Phillips v. Martin Marietta Corp.
Headline: Court sends back a sex-discrimination hiring case, blocks a quick employer win, and requires more evidence before firms can exclude women with preschool children.
Holding:
- Requires employers to produce evidence before excluding women with preschool children.
- Makes it harder for firms to use gender stereotypes to limit hiring.
- Sends disputed cases back to develop full factual records.
Summary
Background
Petitioner Mrs. Ida Phillips, a woman who applied for an assembly trainee job, sued Martin Marietta after the company told women with preschool-age children it would not accept their applications. The company nonetheless employed men who had preschool-age children.
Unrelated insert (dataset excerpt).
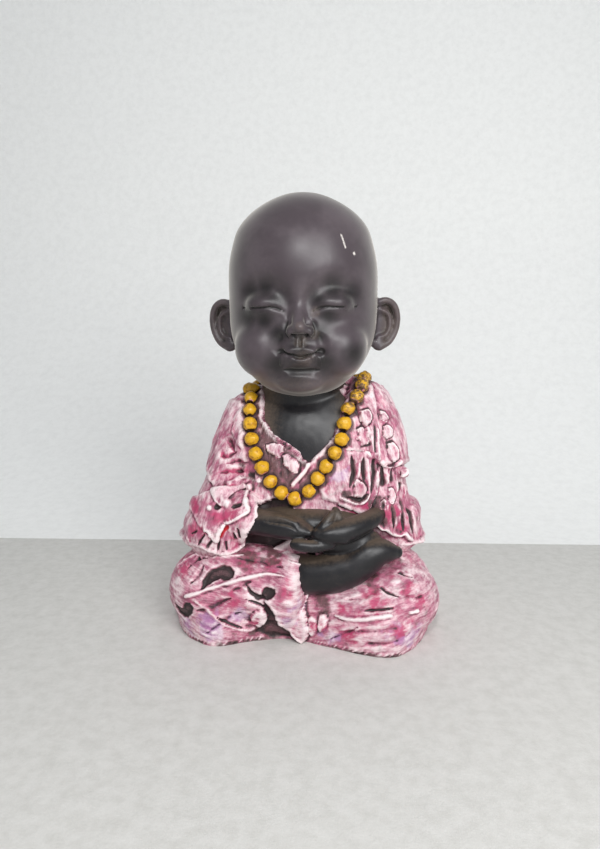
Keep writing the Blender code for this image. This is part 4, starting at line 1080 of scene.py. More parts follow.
    def carve_face(self, head: Carving) -> None:
        """Cuts the closed lids, the sockets, the nostrils and the smiling mouth, with painted shade in the
        lash lines, nostrils and mouth.
        """
        m = self.middle
        for s in (-1, 1):
            lid = [(s * x, self.eye_z + 2.4 + rise) for x, rise in self.lash_line]
            head.draw(lid, 3.4, 0.4)
            socket = [
                (s * 4.6, 144.5), (s * 3.9, 148.7), (s * 4.6, 152.6), (s * 7.6, 156.0), (s * 13.5, 157.6),
            ]
            head.draw([*socket, (s * 20.0, 156.2)], 4.8, -0.8, taper=0.4)
        high = head.points[:, 2]
        head.soften(3.0, ease((high - 144.0) / 4) * ease((164.0 - high) / 4) * (head.points[:, 1] < -15))
        head.refresh()
        for s in (-1, 1):
            lashes = [(s * x, self.eye_z + rise) for x, rise in self.lash_line]
            # painted shade in the lash line
            head.draw(lashes, 0.8, -1.5, taper=0.15, paint=Paint.DARK, coat=0.8)
            head.draw([(x, z - 1.7) for x, z in lashes[:4]], 1.3, 0.25)
            head.draw([(x * 0.94, z - 1.2) for x, z in lashes[1:]], 0.5, -0.4, taper=0.3)
            wing = [(4.9, 144.0), (6.0, 141.4), (6.3, 138.2), (4.8, 136.2)]
            head.draw([(m + s * x, z) for x, z in wing], 1.6, -0.8)
            # painted shade in the nostril
            head.draw([(m + s * 1.8, 137.3), (m + s * 3.8, 137.1)], 1.5, -2.2, taper=0.1, paint=Paint.DARK)
            head.draw([(m + s * x, z) for x, z in ((7.6, 138), (9.4, 133.5), (10, 129))], 3.2, -0.9)
            head.dab(m + s * 8.3, 130.6, 1.7, -1.3)
            head.draw([(m + s * 7.9, 128.6), (m + s * 8.3, 124.6)], 1.0, 0.7)
            head.draw([(m + s * 1.1, 136.2), (m + s * 1.2, 132.8)], 0.7, 0.8)
            head.dab(m + s * 3.7, 128.0, 1.1, 0.5)
        # painted shade in the mouth
        head.draw([(m + x, z) for x, z in self.smile], 1.0, -2.1, taper=0.1, paint=Paint.DARK)
        head.draw([(m, 136.4), (m, 132.8)], 0.6, -0.8)
        head.draw([(-6.5, 122.8), (m, 122.2), (8.5, 122.8)], 2.4, -1.3)
        head.draw([(-9, 118.6), (-3.4, 119.6), (2.5, 119.7), (9, 118.4)], 3.0, 0.6, taper=0.5)
        head.refresh()

    def wear(self, head: Carving) -> None:
        """Leaves the dust in the face, the pale scratches on the forehead, and painted shade in the
        sockets, round the nose and mouth and inside the ears.
        """
        head.weather(0.9, 2.4)
        head.paint[Paint.DUST][:] = 0
        head.draw([(17.0, 178.8), (19.2, 172.6)], 0.45, -0.1, taper=0.1, paint=Paint.CHIP)
        head.dab(22.6, 171.0, 0.65, -0.1, paint=Paint.CHIP)
        for x, z, radius in self.dusty_spots:
            head.dab(x, z, radius, 0.0, paint=Paint.DUST)
        # painted shade in the sockets and round the nose and mouth
        head.clouds(self.painted_shade_spots, Paint.DARK, coat=1.0, grow=1.5, ragged=0.15)
        ears = np.clip((np.abs(head.points[:, 0]) - 34.6) / 2.0, 0, 1) * (head.normals[:, 1] < 0.3)
        brown = np.where(head.points[:, 0] > 0, 0.4, 0.25)
        under = 0.3 * ease((124 - head.points[:, 2]) / 8)
        # painted shade inside the ears, off their raised rims
        head.paint[Paint.DARK] = np.maximum(
            head.paint[Paint.DARK], 0.3 * ears * (head.paint[Paint.RAISED] < 0.4),
        )
        head.paint[Paint.DUST] = np.maximum.reduce([0.4 * head.paint[Paint.DUST], ears * brown, under])

    def model(self) -> Carving:
        """Models and carves the head."""
        clay = Clay()
        self.broad_forms(clay)
        head = Carving(clay, self.voxel * 1.4)
        self.hollows(head)
        clay = Clay()
        clay.carved(head)
        self.nose_and_lips(clay)
        for side in Side:
            self.ear(clay, side)
        head = Carving(clay, self.voxel)
        head.soften(2.1, (np.abs(head.points[:, 0]) < 13) & (head.points[:, 1] < -28))
        self.carve_face(head)
        head.soften(0.7)
        lean = math.radians(self.lean)
        x, z = head.points[:, 0].copy(), head.points[:, 2] - self.chin_z
        head.points[:, 0] = x * math.cos(lean) - z * math.sin(lean)
        head.points[:, 2] = self.chin_z + x * math.sin(lean) + z * math.cos(lean)
        head.refresh()
        self.wear(head)
        return head

    def finish(self) -> bpy.types.Material:
        """The head's satin coat."""
        return SatinBlackResin("satin_black_resin_head").material()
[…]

The district court granted the employer a quick win without a full trial, and the appeals court affirmed that decision before the case reached the highest Court.
Reasoning
The central question the Court addressed was whether an employer may treat men and women differently when hiring because women with young children might have family duties that affect work. The Court said the record did not have enough facts to prove that excluding women with preschool children was a necessary job requirement rather than unlawful sex-based discrimination. Because the evidence was inadequate, the Court said a final decision could not be made and sent the case back for a fuller factual development.
Real world impact
This ruling means firms cannot rely on a company rule that bars women with young children without producing real evidence that the rule is needed for the job. Women with preschool children, employers, and courts will need fuller records about job duties and performance. The decision is not a final ruling on the merits; the case will return to the lower court for more fact-finding and possible different results.
Dissents or concurrances
Justice Marshall agreed the case should be sent back but warned against letting old stereotypes about women’s domestic roles justify discrimination. He said the job-qualification exception should be read narrowly and that employers should use sex-neutral standards for parental responsibilities.